◆ **Data listing**:
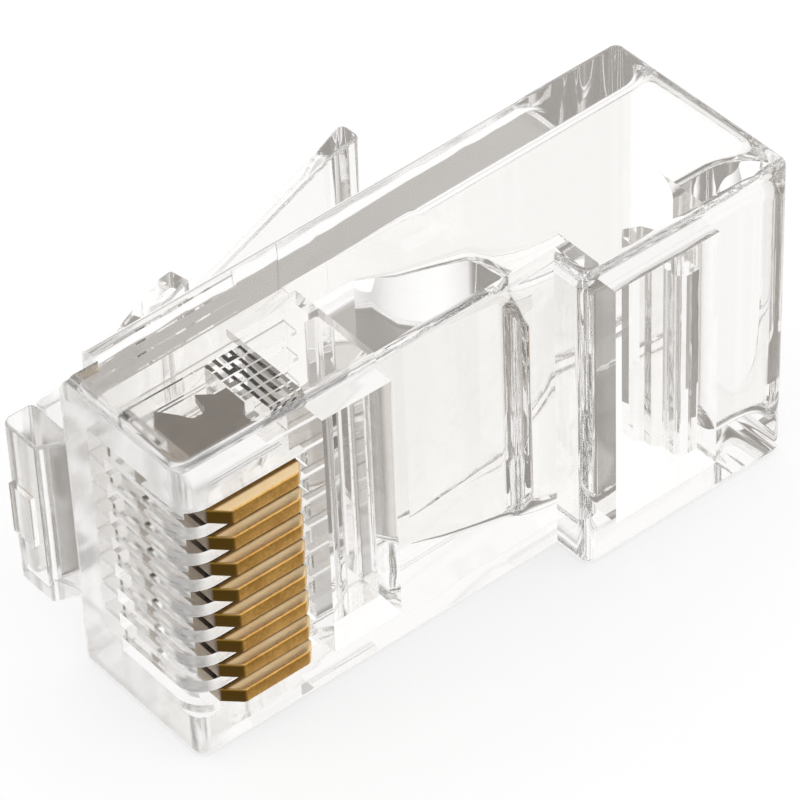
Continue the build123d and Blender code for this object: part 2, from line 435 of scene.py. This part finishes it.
def contact_cuts(z):
    """The channel for a conductor, and the slot for the contact with its open front."""
    channel_end = THROAT_X + 0.1
    slot_floor = CHANNEL_Y + 0.15
    channel = [(0.9, CHANNEL_Y), (channel_end, CHANNEL_Y), (channel_end, 4.96), (0.9, 4.77)]
    slot = [(0.48, -PAST), (4.5, -PAST), (4.5, 0.8), (4.15, 0.8), (4.15, 1.9), (3.85, 1.9)]
    slot += [(3.85, slot_floor), (1.15, slot_floor), (1.15, 2.05), (0.48, 2.05)]
    front = [(1.0, -PAST), (1.0, 0.3), (0.3, 0.3, 0.699), (0.3, 2.3), (0.55, 2.3), (0.55, 3.6)]
    front += [(-PAST, 3.6), (-PAST, -PAST)]
    return [
        prism("channel", channel, z - CHANNEL_HALF, z + CHANNEL_HALF),
        prism("slot", slot, z - SLOT_HALF, z + SLOT_HALF),
        prism("front_slot", front, z - FRONT_SLOT_HALF, z + FRONT_SLOT_HALF, steps=12),
    ]


def housing():
    """The clear moulding with the root of the latch, cut by everything that is open in it."""
    contact_side = [(0, 0, 0.5), (BLOCK_X, 0), (BLOCK_X, -BLOCK_OUT, 0.45), (LENGTH, -BLOCK_OUT, 0.45)]
    latch_side = [(LENGTH, REAR_DEPTH, 0.34), (0, NOSE_DEPTH, 0.5)]
    body = prism("moulding", contact_side + latch_side, 0, WIDTH, soften=0.3)
    root_outline = [(0.35, 5.0), (0.1, 5.0), (0.1, 5.5)]
    root_outline += [(-0.8, 5.9, 0.2), (-0.8, 7.6, 0.3), (0.35, 7.6, 0.2)]
    root = prism("root", root_outline, MID - ROOT_HALF, MID + ROOT_HALF, soften=0.1)
    gate = block("gate", (-1, -0.5), (6.25, 7.25), MID - GATE_HALF, MID + GATE_HALF)
    combine(body, [root, gate], "UNION")

    rib_radius = 0.999
    rib_fronts = [(-PAST, -PAST), (1.0, -PAST), (1.0, 0), (0, 0, rib_radius), (0, 1.0), (-PAST, 1.0)]
    throat = [(THROAT_X, CHANNEL_Y), (9.5, CHANNEL_Y), (9.5, 4.99), (THROAT_X, 4.95)]
    cuts = [
        cable_space(),
        block("grip_window", GRIP_WINDOW, (-PAST, 4.35), SIDE_WALL, WIDTH - SIDE_WALL),
        block("jacket_window", JACKET_WINDOW, (-BLOCK_OUT - PAST, 1.4), SIDE_WALL, WIDTH - SIDE_WALL),
        prism("rib_fronts", rib_fronts, MID - RIBS_HALF, MID + RIBS_HALF, steps=12),
        prism("throat", throat, MID - THROAT_HALF, MID + THROAT_HALF),
        block("corner_notch", (-PAST, 1.13), (5.15, 7), WIDTH - 0.88, WIDTH + PAST),
    ]
    for z in CONTACT_HEIGHTS:
        cuts += contact_cuts(z)
    combine(body, cuts, "DIFFERENCE")
    return body


# Latch and strain relief

def latch():
    """The wide part with its locking shoulder, and the lever."""
    wide_part = [(0.38, 7.15, 0.2), (0.38, 7.6, 0.2), (1.8, 7.6, 1.5), (6.38, 9.54, 1.2)]
    wide_part += [(6.95, 9.64, 0.12), (7.1, 8.88, 0.1), (1.8, 7.15, 2.0)]
    made = prism("latch_moulding", wide_part, MID - ROOT_HALF, MID + ROOT_HALF, soften=0.1)
    upper_side = [(4.95, 8.92), (5.95, 9.637, 2.0), (15.14, 12.694, 2.0), (16.34, 13.194, 0.25)]
    lower_side = [(16.34, 12.174, 0.3), (15.14, 12.044, 2.0), (7.95, 9.652, 1.0), (7.1, 8.88, 0.4)]
    lower_side.append((5.95, 8.88))
    lever = prism("lever", upper_side + lower_side, MID - LEVER_HALF, MID + LEVER_HALF, soften=0.12)
    combine(made, [lever], "UNION")
    return made


def conductor_bar():
    """The wedge that is pressed onto the conductors."""
    front, rear = 5.13, 7.55
    top = 0.86
    outline = [(front, top, 0.1), (rear, top, 0.12), (rear, 3.2, 0.15)]
    outline += [(7.05, 3.2, 0.1), (5.5, 1.11, 0.3), (front, 1.11, 0.1)]
    return prism("conductor_wedge", outline, MID - 4.54, MID + 4.54, soften=0.08)


# Contacts

def contact(number, z):
    """A blade with a rounded outer edge, and two points that are bent to opposite sides."""
    lead = [(0.82, 0.35), (0.82, 0.0, 0.15), (1.37, -PROUD, 0.2)]
    heel = [(3.78, -PROUD, 0.2), (4.1, -0.2, 0.12), (4.1, 0.35)]
    outer_side = [(0.84, 0.0), (4.08, 0.0), (4.08, 0.55)]
    barb_notch = [(3.8, 0.9), (3.45, 1.25), (3.45, 1.53), (3.8, 1.88)]
    inner_side = [(3.8, 2.72), (2.94, 2.72), (2.72, 2.3, 0.25), (2.28, 2.3, 0.25), (2.06, 2.72)]
    neck = [(1.2, 2.72), (1.2, 1.1), (0.84, 1.1)]
    front_point = [(1.2, 2.6), (1.2, 2.72), (1.63, 3.3), (2.06, 2.72), (2.06, 2.6)]
    rear_point = [(2.94, 2.6), (2.94, 2.72), (3.09, 3.3), (3.8, 2.72), (3.8, 2.6)]

    outline = outer_side + barb_notch + inner_side + neck
    low, high = z - BLADE_HALF, z + BLADE_HALF
    blade = prism(f"blade_{number}", outline, low, high)
    past_side = 0.002
    past_middle = 0.02
    joined = [
        prism("edge", lead + heel, low - past_side, high + past_side, soften=0.07, steps=4),
        prism("front_point", front_point, z - past_middle, high),
        prism("rear_point", rear_point, low, z + past_middle),
    ]
    combine(blade, joined, "UNION")
    return blade


finish_piece(housing(), "housing")
finish_piece(latch(), "latch")
finish_piece(conductor_bar(), "conductor_bar")
for number, z in enumerate(CONTACT_HEIGHTS, start=1):
    finish_piece(contact(number, z), f"contact_{number}", GOLD)

jacket_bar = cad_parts["jacket_bar"].data
jacket_bar.materials.clear()
jacket_bar.materials.append(CLEAR)

# Floor, just below the plug, and left out of what the plastic reflects and shows through it
reach = 3.0
level = cad_box[0][2] - 0.02 * MM
corners = [(-reach, -reach, level), (reach, -reach, level), (reach, reach, level), (-reach, reach, level)]
mesh = bpy.data.meshes.new("floor")
mesh.from_pydata(corners, [], [(0, 1, 2, 3)])
floor = bpy.data.objects.new("floor", mesh)
floor.data.materials.append(floor_paper())
floor.visible_glossy = False
floor.visible_transmission = False
bpy.context.scene.collection.objects.link(floor)

# Studio: white behind what is only looked through, and a room with dim patches for every reflection
world = bpy.data.worlds.new("studio")
world.use_nodes = True
bpy.context.scene.world = world
tree = world.node_tree
background = tree.nodes["Background"]
white = (1, 1, 1, 1)
sky = Value(tree, tree.nodes.new("ShaderNodeTexCoord").outputs["Generated"])
height = sky.part(2)
toward_nose = sky.part(0).step(0.1, -0.45)
straight_down = height.step(-0.74, -0.92)
patches = noise(sky, 1.7, 1.0, 0.4).step(0.36, 0.64)
dim = patches.mix((0.22, 0.205, 0.19, 1), (0.74, 0.71, 0.68, 1))
dim = toward_nose.mix(dim, (0.27, 0.25, 0.23, 1))
dim = straight_down.mix(dim, (0.3, 0.28, 0.26, 1))

# A large white screen behind the plug and low down, and white light from above
screen = (0.457, 0.586, -0.669)
toward_screen = sky.node("ShaderNodeVectorMath", {0: sky, 1: screen}, output=1, operation="DOT_PRODUCT")
lit = toward_screen.step(0.40, 0.86).math("MAXIMUM", height.step(-0.25, 0.45))
room = lit.mix(dim, white)
light_path = tree.nodes.new("ShaderNodeLightPath")
reflected = Value(tree, light_path.outputs["Glossy Depth"]).step(0.2, 0.8)
seen = reflected.mix(white, room)
tree.links.new(seen.socket, background.inputs["Color"])
background.inputs["Strength"].default_value = 1.05

# Camera, with its place given in the plug's own frame
camera_at = at(-53.63, -78.91, 99.74)
back = Vector((-0.4570, -0.5858, 0.6693)).normalized()
up = back.cross(Vector((0.7700, -0.6372, -0.0320))).normalized()
right = up.cross(back).normalized()
camera_data = bpy.data.cameras.new("camera")
camera_data.sensor_width = 36.0
camera_data.lens = 211.17
camera_data.clip_start = 0.005
camera_data.clip_end = 20.0
camera = bpy.data.objects.new("camera", camera_data)
camera.matrix_world = Matrix.Translation(camera_at) @ Matrix((right, up, back)).transposed().to_4x4()
bpy.context.scene.collection.objects.link(camera)
bpy.context.scene.camera = camera
bpy.context.scene.view_settings.view_transform = "Standard"

# Light passes many walls of the clear plastic
WALLS = 40
cycles = bpy.context.scene.cycles
cycles.max_bounces = WALLS
cycles.transmission_bounces = WALLS
cycles.glossy_bounces = WALLS
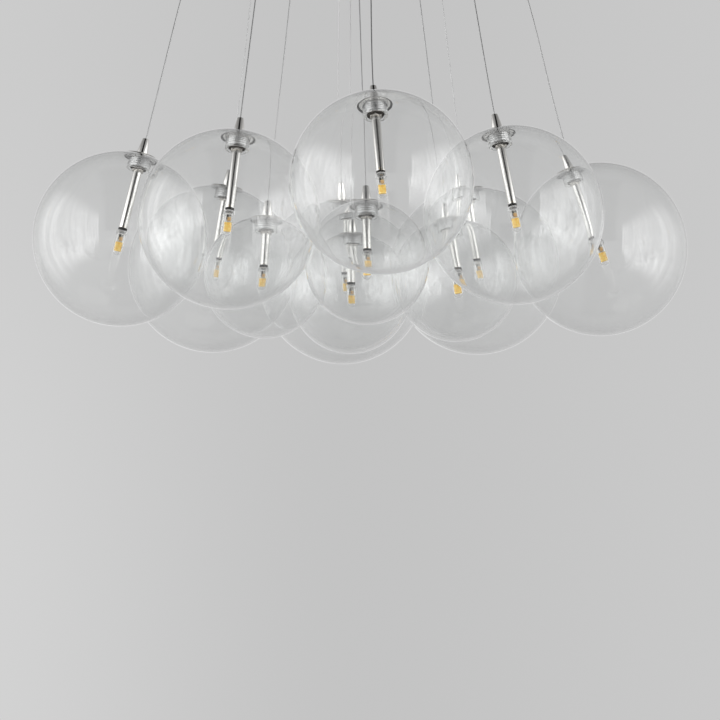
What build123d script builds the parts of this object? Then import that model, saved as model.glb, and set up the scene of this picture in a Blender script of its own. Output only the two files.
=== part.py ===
"""Cluster pendant: twelve clear glass globes that hang from one round ceiling canopy on thin cables.

Eight large globes crowd into a ring, and four small ones fill its middle, a little lower. Each globe
hangs from a chromed fitting: a cone gland, a cap disc, a clear threaded plug, a stem tube and a
lampholder with a plug-in lamp.

Frame: millimetres, +Z up, origin on the ceiling at the canopy's axis, front towards -Y.
"""

from build123d import *
from collections import namedtuple
from math import cos, floor, radians, sin, sqrt, tan
import os

# ---------------------------------------------------------------- globes
LARGE_GLOBE = 200.0  # diameter
SMALL_GLOBE = 140.0
GLASS_WALL = 1.5
GLOBE_GAP = 1.0  # least air between neighbouring globes
SMALL_SHARE = 0.7  # the ring has room for small globes up to this share of its large ones
SEAT_RADIUS = 20.0  # flat ground on the top of the globe, under the cap disc
SEAT_GAP = 0.3
NECK_WALL = 1.9
NECK_DEPTH = 15.0

# ---------------------------------------------------------------- thread between neck and plug
THREAD_RADIUS = 11.0  # mean radius
THREAD_CREST = 0.4  # how far a ridge stands past the mean radius
THREAD_ROOT = 0.6
THREAD_PITCH = 2.5
RIDGE_BASE = 1.3
RIDGE_TIP = 0.5
PLUG_DEPTH = 12.0

# ---------------------------------------------------------------- fitting
FIT = 0.05  # radial clearance of pieces that slip over each other
DISC_THICKNESS = 1.5
COLLAR_RADIUS = 5.6
COLLAR_HEIGHT = 3.0
CONE_BASE_RADIUS = 6.75
CONE_TOP_RADIUS = 3.75
CONE_HEIGHT = 18.0
TUBE_RADIUS = 5.0
TUBE_WALL = 1.0
SPIGOT_LENGTH = 6.0  # how far the gland is screwed down into the stem tube
WASHER_RADIUS = 9.5
WASHER_THICKNESS = 1.5
NUT_FLATS = 13.0
NUT_THICKNESS = 3.0

# ---------------------------------------------------------------- lampholder and lamp
LAMP_TOP = 9.5  # height of the black ring's underside over the globe's centre
RING_HEIGHT = 3.0
HOLDER_DEPTH = 9.0
PIN_SPACING = 4.0
PIN_RADIUS = 0.35
PIN_LENGTH = 7.5
PIN_HOLE_RADIUS = 0.5
PIN_HOLE_DEPTH = 8.5
LAMP_GAP = 0.3
LAMP_COLLAR_RADIUS = 6.2
LAMP_COLLAR_HEIGHT = 4.0
LAMP_RADIUS = 5.6
LAMP_WALL = 0.8
LAMP_LENGTH = 29.0
DRIVE_WIDTH = 5.5
DRIVE_DEPTH = 3.0
DRIVE_HEIGHT = 9.2
CHIP_WIDTH = 6.5
CHIP_HEIGHT = 11.0
CHIP_THICKNESS = 1.2

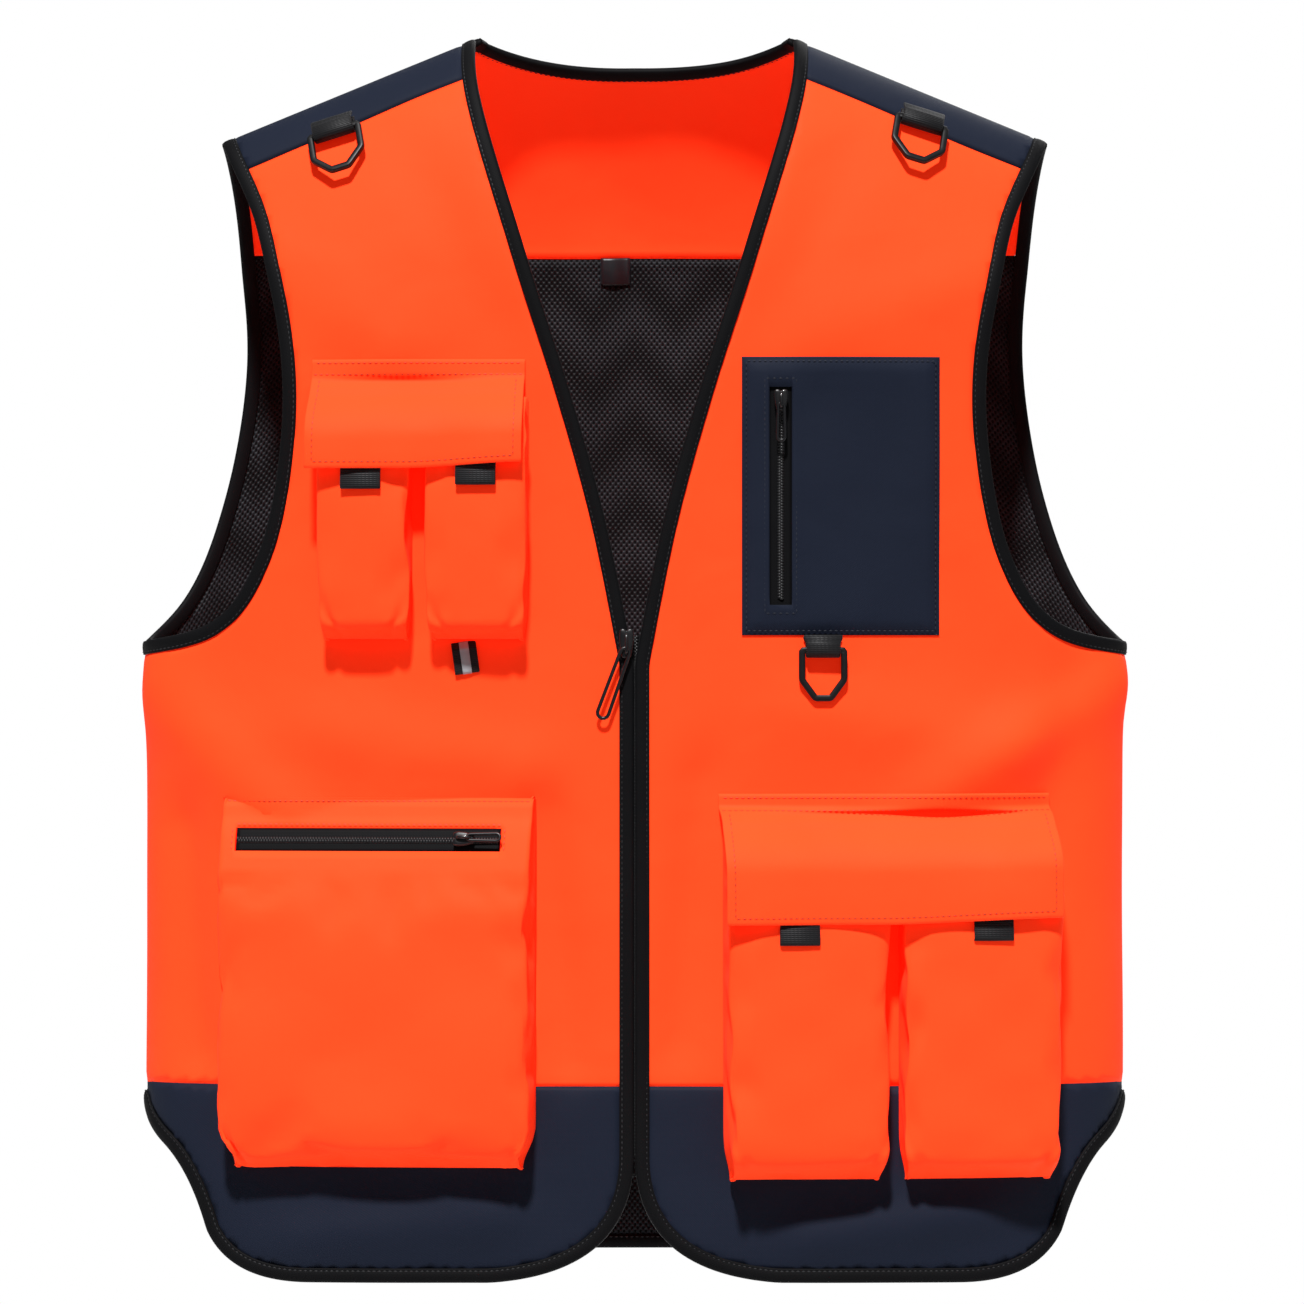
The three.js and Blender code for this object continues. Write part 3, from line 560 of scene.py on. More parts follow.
def new_finish(name):
    """A material, its node tree and its shader, or the finished one with no tree."""
    finish = bpy.data.materials.get(name)
    if finish:
        return finish, None, None
    finish = bpy.data.materials.new(name)
    finish.use_nodes = True
    tree = finish.node_tree
    shader = tree.nodes["Principled BSDF"]
    return finish, tree, shader


def bumps(tree, shader, *layers):
    """Bumps one on another: each is (height, distance in metres, strength)."""
    before = None
    for height, distance, strength in layers:
        bump = add_node(tree, "ShaderNodeBump", {"Height": height, "Distance": distance, "Strength": strength})
        if before is not None:
            tree.links.new(before, bump.inputs["Normal"])
        before = bump.outputs["Normal"]
    tree.links.new(before, shader.inputs["Normal"])


def places(tree):
    thread = add_node(tree, "ShaderNodeUVMap", uv_map=UV).outputs[0]
    place = add_node(tree, "ShaderNodeTexCoord").outputs["Object"]
    return thread, place


def oxford_cloth(name, colour, pitch=1500.0, painted_glow=0.0, gaps=0.82, gloss=0.06, crumple=0.0014):
    """Coated oxford cloth: a fine plain weave with slubs, soft unevenness and a little sheen, with a painted glow
    when one is given.
    """
    finish, tree, shader = new_finish(name)
    if tree is None:
        return finish
    thread, place = places(tree)
    weave = placed(tree, "Woven cloth", thread, pitch)
    soft = placed(tree, "Soft crumple", place, 17.0)
    toned = blended(tree, ranged(tree, soft["Tone"], 0.0, 1.0), shaded(colour, 0.95), shaded(colour, 1.05))
    dyed = blended(tree, maths(tree, "MULTIPLY", weave["Gaps"], 0.8), toned, shaded(colour, gaps))
    tree.links.new(dyed, shader.inputs["Base Color"])
    rough = ranged(tree, weave["Gaps"], 0.62, 0.85)
    tree.links.new(rough, shader.inputs["Roughness"])
    shader.inputs["Specular IOR Level"].default_value = gloss
    shader.inputs["Sheen Weight"].default_value = 0.01
    shader.inputs["Sheen Roughness"].default_value = 0.5
    # painted glow: a constant red emission, standing in for the dye's fluorescence, that keeps the orange's red
    # bright in shade too
    if painted_glow:
        shader.inputs["Emission Color"].default_value = (1.0, 0.008, 0.0, 1.0)
        shader.inputs["Emission Strength"].default_value = painted_glow
    bumps(tree, shader, (soft["Height"], crumple, 1.0), (weave["Height"], 0.00007, 0.8))
    return finish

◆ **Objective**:
Quote exactly the lines running from the line with "What build123d script" through the line with "NECK_DEPTH = 15.0", both ends included, and nothing more.

◆ **Task solution**:
What build123d script builds the parts of this object? Then import that model, saved as model.glb, and set up the scene of this picture in a Blender script of its own. Output only the two files.
=== part.py ===
"""Cluster pendant: twelve clear glass globes that hang from one round ceiling canopy on thin cables.

Eight large globes crowd into a ring, and four small ones fill its middle, a little lower. Each globe
hangs from a chromed fitting: a cone gland, a cap disc, a clear threaded plug, a stem tube and a
lampholder with a plug-in lamp.

Frame: millimetres, +Z up, origin on the ceiling at the canopy's axis, front towards -Y.
"""

from build123d import *
from collections import namedtuple
from math import cos, floor, radians, sin, sqrt, tan
import os

# ---------------------------------------------------------------- globes
LARGE_GLOBE = 200.0  # diameter
SMALL_GLOBE = 140.0
GLASS_WALL = 1.5
GLOBE_GAP = 1.0  # least air between neighbouring globes
SMALL_SHARE = 0.7  # the ring has room for small globes up to this share of its large ones
SEAT_RADIUS = 20.0  # flat ground on the top of the globe, under the cap disc
SEAT_GAP = 0.3
NECK_WALL = 1.9
NECK_DEPTH = 15.0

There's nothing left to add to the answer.